The subcommittee earlier this year commissioned its first independent audit of PERA’s actuarial assumptions, the pension finance equivalent of getting a second opinion from a doctor.

The findings of the audit by actuarial firm GRS were mixed. On the alarming side, PERA’s long-term cost projections may be short as much as $500 million a year due to demographic changes, an amount that could have cascading financial consequences for the 630,000 current and former government workers and school teachers invested in PERA. The subcommittee split over whether to move the next assumption study up by two years in response to the audit; instead, PERA’s actuary assured the panel it would monitor the issue closely and recommend changes if needed.

The sign on Colorado PERA headquarters in the Capitol Hill neighborhood of Denver on Sept. 18, 2018. (Eric Lubbers, The Colorado Sun)

On a brighter note, GRS found that PERA’s assumed investment return of 7.25% — a frequent point of controversy in recent decades — is reasonable, although that could change in the coming years.

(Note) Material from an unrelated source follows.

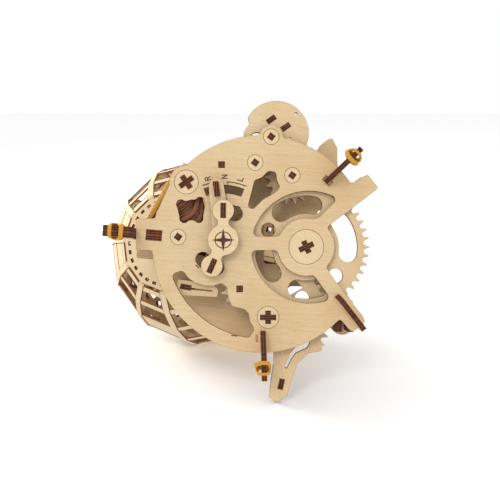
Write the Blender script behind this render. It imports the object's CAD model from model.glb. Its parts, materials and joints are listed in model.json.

Private investment firm expectations have declined since PERA last reviewed its assumptions.

But whether one believes PERA’s existing assumptions or the second opinion, the broader takeaway from both is clear. After two major reforms, PERA isn’t out of the woods yet — and it will be a lot harder to get there if the state doesn’t do its part.

The GRS audit found that there’s a 64% chance that PERA’s auto-adjust mechanism will kick in the maximum number of times allowed by state law. That means retiree annual increases would drop to 0.5%, and employee contributions would rise to 12% of pay. State agencies and school districts would contribute 22.5% of pay. (Notably, the state’s annual payment wouldn’t increase, because the legislature exempted itself from the automatic adjustment.)

And without the state’s $225 million annual commitment? The odds of all that — the worst-case scenario envisioned by the 2018 reforms — rise to 75%.